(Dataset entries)
## Begin
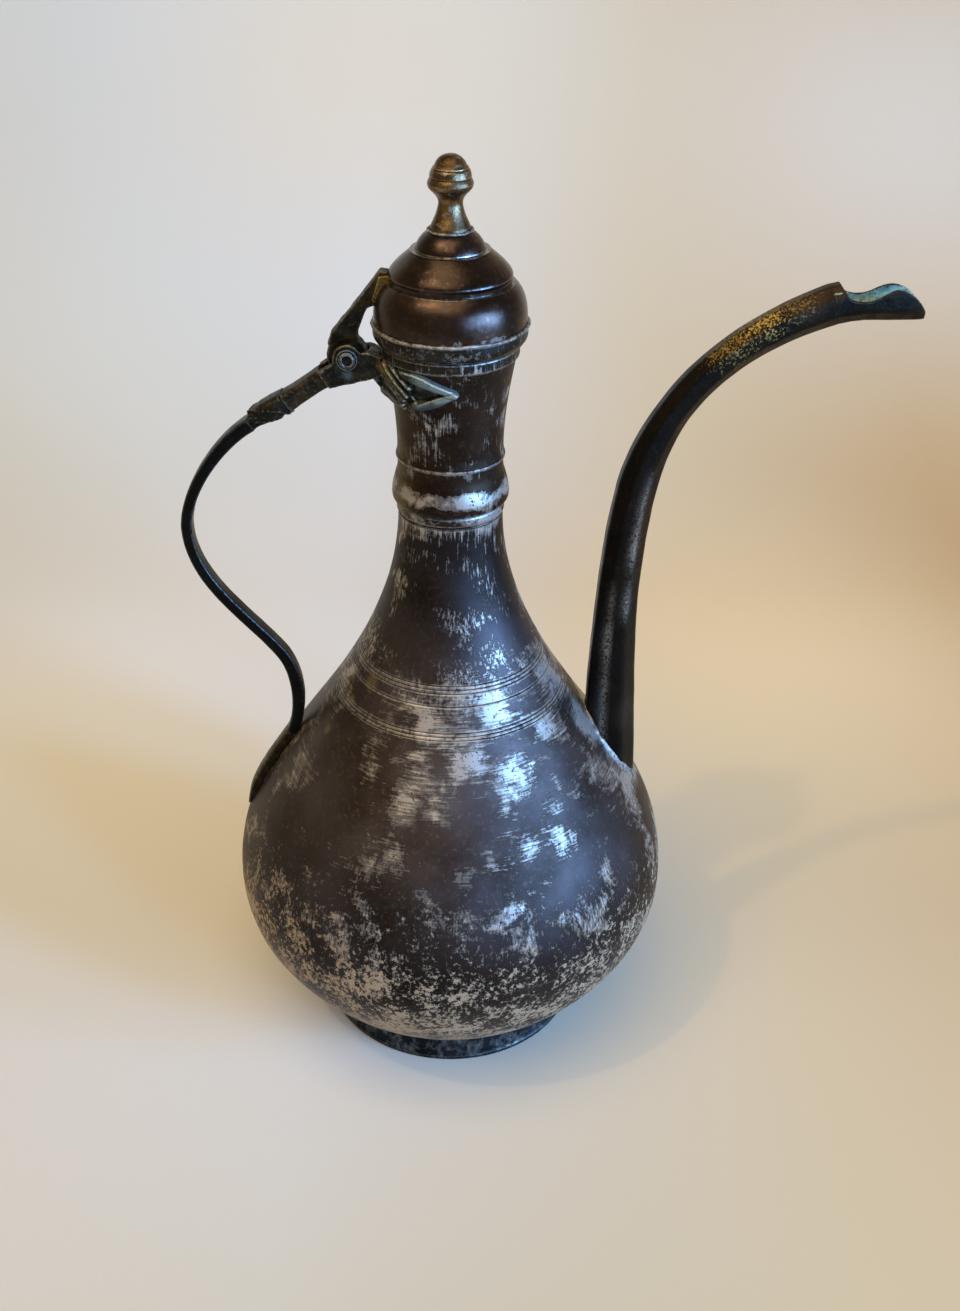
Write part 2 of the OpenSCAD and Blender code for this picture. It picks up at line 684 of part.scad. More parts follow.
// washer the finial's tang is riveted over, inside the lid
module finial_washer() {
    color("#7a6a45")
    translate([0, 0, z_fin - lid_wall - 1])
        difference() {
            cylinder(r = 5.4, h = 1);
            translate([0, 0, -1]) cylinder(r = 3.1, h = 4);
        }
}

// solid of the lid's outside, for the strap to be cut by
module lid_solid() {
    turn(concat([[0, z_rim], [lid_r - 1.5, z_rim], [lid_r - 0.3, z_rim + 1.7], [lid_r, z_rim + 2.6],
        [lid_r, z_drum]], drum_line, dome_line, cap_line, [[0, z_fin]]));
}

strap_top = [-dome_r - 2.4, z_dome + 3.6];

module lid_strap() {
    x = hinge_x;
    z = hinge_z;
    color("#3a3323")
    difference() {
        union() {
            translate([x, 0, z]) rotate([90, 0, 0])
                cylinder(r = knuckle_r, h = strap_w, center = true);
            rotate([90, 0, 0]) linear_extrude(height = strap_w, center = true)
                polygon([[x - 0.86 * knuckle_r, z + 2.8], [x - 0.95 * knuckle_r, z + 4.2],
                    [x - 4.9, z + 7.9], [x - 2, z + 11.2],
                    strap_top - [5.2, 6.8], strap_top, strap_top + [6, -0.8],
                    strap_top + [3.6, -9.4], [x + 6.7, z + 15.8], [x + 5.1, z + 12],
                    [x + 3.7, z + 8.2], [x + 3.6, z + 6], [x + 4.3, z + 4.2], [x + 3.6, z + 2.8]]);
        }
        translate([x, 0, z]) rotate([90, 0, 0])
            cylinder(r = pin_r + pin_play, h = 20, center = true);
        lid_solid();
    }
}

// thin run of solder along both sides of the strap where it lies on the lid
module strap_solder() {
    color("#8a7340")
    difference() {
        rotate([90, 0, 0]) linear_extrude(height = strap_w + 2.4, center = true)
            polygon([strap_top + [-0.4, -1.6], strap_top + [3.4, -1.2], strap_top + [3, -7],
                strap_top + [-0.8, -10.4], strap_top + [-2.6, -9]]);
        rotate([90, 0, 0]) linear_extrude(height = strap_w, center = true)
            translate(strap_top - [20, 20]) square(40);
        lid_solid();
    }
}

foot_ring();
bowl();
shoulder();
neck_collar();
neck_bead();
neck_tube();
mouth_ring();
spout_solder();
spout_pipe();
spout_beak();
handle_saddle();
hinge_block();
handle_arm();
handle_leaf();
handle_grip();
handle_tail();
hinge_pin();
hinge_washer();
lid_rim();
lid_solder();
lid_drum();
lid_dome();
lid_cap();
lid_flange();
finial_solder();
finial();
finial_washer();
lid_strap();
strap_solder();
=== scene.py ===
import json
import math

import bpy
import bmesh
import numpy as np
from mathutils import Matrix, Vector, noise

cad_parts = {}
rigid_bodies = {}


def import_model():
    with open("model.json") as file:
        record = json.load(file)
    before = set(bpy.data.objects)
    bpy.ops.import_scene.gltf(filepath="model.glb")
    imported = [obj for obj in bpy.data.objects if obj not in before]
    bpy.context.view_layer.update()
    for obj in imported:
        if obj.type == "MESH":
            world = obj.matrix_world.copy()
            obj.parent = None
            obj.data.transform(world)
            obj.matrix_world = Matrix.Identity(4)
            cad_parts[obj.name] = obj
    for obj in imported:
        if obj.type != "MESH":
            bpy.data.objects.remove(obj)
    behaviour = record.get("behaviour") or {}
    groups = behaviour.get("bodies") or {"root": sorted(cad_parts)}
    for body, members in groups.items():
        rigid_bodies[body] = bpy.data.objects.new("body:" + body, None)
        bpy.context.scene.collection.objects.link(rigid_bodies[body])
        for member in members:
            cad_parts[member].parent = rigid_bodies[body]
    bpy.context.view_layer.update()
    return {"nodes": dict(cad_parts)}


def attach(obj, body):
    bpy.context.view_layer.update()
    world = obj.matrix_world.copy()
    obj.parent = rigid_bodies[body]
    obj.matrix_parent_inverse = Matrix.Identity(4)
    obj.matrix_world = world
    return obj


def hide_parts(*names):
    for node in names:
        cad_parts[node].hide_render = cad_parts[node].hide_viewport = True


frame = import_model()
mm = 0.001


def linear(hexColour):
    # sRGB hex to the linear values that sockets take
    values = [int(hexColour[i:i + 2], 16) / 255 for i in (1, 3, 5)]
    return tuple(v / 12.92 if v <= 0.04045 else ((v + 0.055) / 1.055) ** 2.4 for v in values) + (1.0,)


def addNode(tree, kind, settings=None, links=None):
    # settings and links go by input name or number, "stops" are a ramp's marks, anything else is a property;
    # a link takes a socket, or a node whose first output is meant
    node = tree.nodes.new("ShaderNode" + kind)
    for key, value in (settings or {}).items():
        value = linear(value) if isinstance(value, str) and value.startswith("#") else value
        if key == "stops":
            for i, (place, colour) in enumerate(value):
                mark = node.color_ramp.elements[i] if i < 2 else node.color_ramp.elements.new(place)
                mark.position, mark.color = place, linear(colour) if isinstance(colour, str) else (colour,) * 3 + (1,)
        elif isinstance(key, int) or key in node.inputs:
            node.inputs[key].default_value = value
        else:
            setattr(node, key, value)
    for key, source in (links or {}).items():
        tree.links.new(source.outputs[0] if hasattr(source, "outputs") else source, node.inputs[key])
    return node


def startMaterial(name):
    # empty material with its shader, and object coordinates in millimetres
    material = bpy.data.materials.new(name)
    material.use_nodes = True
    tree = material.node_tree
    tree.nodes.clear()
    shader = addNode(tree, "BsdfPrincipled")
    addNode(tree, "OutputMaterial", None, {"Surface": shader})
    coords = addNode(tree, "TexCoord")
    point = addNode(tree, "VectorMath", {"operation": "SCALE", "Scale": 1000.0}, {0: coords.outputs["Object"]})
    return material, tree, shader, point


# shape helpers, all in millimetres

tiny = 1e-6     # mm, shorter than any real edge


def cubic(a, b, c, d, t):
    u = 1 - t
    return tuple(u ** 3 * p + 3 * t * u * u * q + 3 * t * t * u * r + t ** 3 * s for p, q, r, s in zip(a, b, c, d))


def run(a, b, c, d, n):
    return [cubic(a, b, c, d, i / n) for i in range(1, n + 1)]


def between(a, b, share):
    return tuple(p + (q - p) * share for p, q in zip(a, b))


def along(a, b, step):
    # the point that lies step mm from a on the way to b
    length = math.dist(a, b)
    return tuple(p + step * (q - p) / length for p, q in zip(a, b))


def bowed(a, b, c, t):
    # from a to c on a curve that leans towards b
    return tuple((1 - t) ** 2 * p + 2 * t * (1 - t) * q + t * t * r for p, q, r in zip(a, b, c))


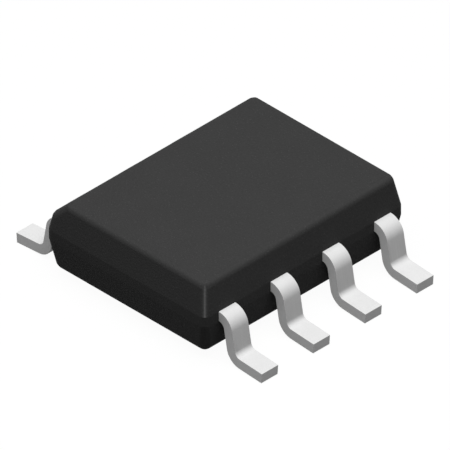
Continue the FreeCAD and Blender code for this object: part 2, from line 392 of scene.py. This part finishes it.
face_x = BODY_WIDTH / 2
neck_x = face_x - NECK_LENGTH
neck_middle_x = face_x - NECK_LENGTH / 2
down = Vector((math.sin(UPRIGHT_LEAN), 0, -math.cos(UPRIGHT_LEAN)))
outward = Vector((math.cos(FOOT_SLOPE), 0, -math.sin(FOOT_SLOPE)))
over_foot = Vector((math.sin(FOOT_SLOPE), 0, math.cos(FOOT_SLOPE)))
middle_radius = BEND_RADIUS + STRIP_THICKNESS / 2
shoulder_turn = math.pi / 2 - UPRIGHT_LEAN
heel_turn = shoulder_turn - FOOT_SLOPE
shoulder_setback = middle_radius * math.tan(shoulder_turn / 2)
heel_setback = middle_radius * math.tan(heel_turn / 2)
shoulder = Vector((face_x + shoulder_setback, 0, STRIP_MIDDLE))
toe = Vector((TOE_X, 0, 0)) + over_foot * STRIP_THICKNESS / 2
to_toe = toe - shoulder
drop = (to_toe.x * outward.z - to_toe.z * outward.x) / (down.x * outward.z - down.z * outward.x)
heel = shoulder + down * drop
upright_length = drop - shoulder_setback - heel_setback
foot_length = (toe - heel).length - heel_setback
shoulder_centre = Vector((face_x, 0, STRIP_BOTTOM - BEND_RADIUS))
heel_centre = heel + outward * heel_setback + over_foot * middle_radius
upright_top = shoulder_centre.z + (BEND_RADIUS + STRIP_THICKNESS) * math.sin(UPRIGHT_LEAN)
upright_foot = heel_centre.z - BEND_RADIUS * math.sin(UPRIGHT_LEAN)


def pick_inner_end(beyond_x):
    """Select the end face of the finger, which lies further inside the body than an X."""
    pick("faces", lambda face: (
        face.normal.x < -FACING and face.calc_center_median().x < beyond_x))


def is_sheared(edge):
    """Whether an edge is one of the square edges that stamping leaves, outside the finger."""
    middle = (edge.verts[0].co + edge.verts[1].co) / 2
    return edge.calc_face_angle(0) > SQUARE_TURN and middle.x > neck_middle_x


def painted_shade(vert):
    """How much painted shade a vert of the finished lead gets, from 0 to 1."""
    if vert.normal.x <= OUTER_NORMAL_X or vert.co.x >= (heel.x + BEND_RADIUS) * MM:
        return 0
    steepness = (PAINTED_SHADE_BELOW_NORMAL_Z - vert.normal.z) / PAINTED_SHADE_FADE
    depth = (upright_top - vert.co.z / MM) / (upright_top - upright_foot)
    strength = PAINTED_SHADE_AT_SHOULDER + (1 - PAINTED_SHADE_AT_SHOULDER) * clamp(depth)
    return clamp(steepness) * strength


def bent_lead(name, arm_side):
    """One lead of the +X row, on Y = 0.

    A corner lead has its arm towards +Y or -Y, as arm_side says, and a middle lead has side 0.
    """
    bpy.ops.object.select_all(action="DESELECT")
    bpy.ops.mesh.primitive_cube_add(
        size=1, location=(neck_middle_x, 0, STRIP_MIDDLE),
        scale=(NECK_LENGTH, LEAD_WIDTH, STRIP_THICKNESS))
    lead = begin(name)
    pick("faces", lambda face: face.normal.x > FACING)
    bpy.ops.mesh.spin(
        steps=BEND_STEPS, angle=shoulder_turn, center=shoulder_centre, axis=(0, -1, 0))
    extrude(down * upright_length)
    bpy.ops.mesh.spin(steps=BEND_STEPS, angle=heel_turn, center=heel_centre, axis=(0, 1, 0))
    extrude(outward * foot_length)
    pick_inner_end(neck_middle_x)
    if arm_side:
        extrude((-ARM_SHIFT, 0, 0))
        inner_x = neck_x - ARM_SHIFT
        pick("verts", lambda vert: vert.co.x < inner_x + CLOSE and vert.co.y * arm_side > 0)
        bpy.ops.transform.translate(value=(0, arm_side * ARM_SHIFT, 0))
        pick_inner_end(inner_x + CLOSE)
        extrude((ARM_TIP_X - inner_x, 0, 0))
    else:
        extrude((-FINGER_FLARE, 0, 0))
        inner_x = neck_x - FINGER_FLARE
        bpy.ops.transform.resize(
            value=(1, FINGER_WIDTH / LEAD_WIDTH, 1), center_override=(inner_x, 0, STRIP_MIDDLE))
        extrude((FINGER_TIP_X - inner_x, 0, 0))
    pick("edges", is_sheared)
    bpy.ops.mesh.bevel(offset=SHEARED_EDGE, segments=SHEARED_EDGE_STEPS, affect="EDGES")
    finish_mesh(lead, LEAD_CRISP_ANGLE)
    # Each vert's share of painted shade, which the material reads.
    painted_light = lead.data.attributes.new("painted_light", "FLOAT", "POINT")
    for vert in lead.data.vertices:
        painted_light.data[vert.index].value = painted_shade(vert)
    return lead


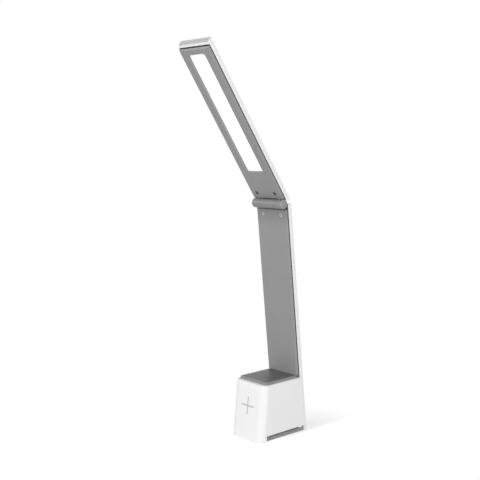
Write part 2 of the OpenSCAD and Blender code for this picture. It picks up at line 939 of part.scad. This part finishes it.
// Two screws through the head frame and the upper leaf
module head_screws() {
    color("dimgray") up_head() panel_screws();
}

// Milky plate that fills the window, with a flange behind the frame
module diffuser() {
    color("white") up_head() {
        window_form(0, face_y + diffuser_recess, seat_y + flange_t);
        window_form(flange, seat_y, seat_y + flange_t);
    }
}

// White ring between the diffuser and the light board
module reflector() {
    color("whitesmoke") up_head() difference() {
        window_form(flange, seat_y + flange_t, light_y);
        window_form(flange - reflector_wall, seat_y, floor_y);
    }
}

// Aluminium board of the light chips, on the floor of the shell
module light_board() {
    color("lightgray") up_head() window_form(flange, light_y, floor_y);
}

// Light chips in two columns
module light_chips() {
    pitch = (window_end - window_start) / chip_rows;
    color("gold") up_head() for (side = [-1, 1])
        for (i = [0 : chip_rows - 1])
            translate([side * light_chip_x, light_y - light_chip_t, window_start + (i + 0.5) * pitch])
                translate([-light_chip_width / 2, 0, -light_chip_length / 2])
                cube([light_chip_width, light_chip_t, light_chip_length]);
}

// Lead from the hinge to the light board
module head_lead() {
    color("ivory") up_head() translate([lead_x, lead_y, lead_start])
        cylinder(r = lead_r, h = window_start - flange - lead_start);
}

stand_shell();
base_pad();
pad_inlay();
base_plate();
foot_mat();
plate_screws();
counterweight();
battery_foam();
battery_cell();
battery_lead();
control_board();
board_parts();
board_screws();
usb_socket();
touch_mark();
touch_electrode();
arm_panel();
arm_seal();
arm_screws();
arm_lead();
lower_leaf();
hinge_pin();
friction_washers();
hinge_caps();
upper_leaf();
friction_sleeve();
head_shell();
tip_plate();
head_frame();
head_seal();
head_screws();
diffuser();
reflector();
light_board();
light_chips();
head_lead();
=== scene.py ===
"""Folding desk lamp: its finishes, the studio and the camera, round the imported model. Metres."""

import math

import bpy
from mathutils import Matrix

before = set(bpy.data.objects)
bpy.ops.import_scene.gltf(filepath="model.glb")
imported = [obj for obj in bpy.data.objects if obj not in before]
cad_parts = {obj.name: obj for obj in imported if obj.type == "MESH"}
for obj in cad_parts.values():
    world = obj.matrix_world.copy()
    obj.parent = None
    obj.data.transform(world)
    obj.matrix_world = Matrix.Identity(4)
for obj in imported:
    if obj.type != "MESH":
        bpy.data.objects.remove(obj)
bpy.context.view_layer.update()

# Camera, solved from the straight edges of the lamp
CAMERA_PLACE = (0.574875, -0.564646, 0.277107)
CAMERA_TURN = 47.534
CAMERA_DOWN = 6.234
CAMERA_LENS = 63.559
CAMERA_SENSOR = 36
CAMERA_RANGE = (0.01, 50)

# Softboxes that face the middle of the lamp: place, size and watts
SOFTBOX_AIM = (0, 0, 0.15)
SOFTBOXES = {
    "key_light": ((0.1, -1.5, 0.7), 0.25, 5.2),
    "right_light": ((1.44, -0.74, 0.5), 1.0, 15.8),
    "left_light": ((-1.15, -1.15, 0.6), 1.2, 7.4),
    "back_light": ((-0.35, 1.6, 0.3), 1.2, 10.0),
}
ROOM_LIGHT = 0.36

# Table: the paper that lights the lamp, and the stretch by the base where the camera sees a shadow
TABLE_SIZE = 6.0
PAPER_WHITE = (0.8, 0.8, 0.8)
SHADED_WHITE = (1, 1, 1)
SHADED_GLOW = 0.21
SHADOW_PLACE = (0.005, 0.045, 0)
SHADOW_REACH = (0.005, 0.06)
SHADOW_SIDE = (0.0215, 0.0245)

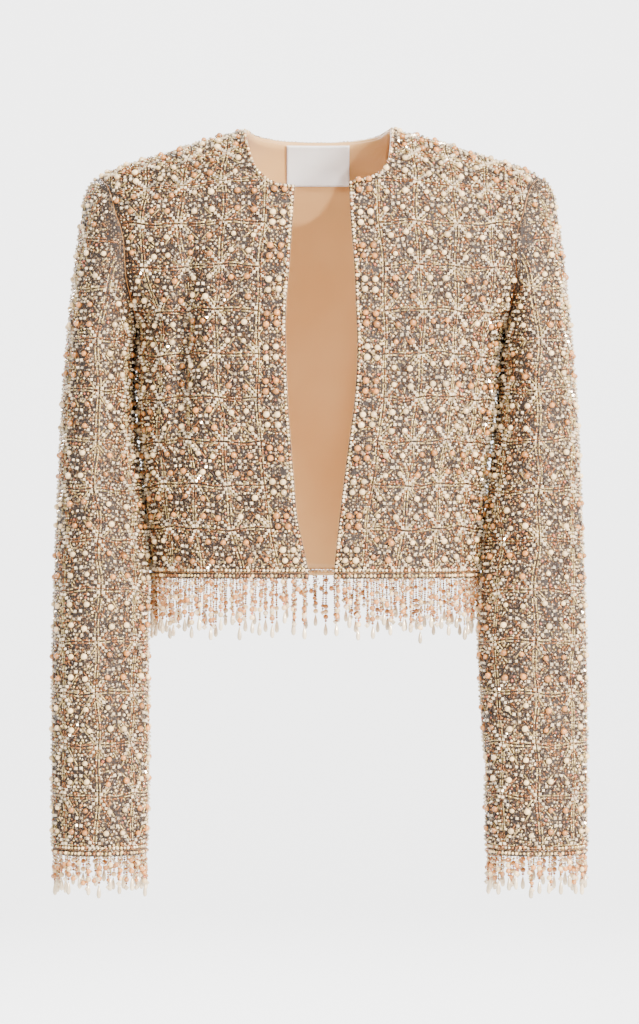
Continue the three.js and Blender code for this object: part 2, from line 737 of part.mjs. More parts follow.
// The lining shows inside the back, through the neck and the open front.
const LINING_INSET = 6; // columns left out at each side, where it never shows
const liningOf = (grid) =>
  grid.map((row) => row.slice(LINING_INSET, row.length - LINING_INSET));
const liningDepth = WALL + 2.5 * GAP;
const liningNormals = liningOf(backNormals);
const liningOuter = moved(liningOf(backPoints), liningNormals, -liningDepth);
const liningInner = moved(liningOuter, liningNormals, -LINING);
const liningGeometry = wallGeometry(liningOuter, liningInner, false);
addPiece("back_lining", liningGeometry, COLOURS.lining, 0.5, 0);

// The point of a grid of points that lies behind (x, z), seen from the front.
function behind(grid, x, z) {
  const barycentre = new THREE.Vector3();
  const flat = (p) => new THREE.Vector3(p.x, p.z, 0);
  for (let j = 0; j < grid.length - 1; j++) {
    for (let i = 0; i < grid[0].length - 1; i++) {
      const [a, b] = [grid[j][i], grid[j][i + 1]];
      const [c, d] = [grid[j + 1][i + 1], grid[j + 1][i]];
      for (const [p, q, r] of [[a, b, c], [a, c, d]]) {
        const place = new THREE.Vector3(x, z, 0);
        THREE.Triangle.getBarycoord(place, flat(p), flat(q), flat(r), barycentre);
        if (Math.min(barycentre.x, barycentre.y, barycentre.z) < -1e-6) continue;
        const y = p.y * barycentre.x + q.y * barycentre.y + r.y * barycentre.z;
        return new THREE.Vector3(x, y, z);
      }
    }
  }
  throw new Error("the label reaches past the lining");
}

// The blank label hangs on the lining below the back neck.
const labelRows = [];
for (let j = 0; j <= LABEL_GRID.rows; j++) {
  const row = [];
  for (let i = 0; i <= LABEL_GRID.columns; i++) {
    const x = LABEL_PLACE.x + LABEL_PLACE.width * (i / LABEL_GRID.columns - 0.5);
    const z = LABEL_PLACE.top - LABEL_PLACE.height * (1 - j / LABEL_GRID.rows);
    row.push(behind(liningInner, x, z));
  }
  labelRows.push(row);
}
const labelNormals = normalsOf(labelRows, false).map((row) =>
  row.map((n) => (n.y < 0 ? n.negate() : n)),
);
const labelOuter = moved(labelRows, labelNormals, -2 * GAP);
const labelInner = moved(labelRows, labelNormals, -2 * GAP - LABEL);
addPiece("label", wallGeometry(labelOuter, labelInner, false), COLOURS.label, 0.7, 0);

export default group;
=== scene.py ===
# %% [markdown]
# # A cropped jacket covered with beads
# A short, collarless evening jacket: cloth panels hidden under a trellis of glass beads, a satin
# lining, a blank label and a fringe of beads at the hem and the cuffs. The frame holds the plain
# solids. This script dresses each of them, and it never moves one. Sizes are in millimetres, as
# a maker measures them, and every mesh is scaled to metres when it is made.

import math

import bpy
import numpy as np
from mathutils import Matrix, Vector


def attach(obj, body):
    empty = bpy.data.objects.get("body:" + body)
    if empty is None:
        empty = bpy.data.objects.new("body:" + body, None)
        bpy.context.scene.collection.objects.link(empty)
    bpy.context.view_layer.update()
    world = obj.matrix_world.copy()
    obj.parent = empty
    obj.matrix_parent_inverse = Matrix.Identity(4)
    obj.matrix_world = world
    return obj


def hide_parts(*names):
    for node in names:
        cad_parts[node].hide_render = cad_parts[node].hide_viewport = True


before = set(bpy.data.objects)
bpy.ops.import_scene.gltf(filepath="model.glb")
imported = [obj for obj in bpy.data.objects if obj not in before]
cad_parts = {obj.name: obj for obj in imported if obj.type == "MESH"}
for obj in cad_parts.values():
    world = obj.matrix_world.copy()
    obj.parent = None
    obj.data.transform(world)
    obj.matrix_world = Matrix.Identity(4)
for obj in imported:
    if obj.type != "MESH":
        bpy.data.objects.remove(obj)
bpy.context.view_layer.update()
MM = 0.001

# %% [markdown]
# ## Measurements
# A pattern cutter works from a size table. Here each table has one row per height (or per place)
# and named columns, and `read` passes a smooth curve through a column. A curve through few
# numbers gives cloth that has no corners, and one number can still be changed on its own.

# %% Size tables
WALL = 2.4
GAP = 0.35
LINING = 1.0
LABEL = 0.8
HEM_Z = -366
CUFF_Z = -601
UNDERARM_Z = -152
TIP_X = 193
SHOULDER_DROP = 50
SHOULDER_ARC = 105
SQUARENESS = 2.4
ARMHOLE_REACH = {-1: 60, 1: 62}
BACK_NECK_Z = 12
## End
▸ EXERCISE PROMPT: Give back the opening line of the records above and every line after it, up to and including the one with "strap_top = [-dome_r - 2.4, z_dome + 3.6];", unchanged.

▸ RESPONSE FOR THIS EXERCISE:
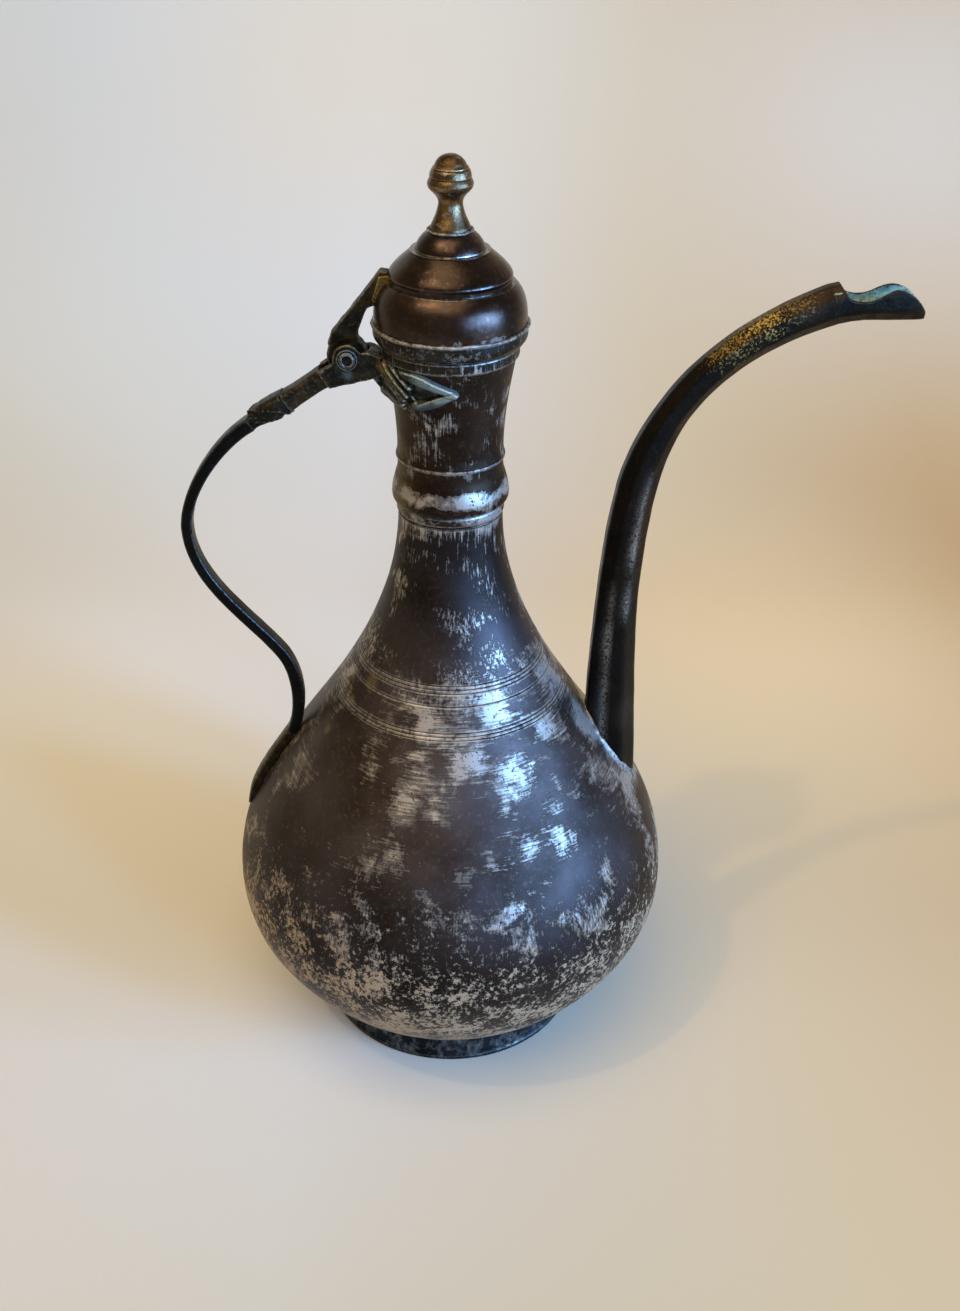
Write part 2 of the OpenSCAD and Blender code for this picture. It picks up at line 684 of part.scad. More parts follow.
// washer the finial's tang is riveted over, inside the lid
module finial_washer() {
    color("#7a6a45")
    translate([0, 0, z_fin - lid_wall - 1])
        difference() {
            cylinder(r = 5.4, h = 1);
            translate([0, 0, -1]) cylinder(r = 3.1, h = 4);
        }
}

// solid of the lid's outside, for the strap to be cut by
module lid_solid() {
    turn(concat([[0, z_rim], [lid_r - 1.5, z_rim], [lid_r - 0.3, z_rim + 1.7], [lid_r, z_rim + 2.6],
        [lid_r, z_drum]], drum_line, dome_line, cap_line, [[0, z_fin]]));
}

strap_top = [-dome_r - 2.4, z_dome + 3.6];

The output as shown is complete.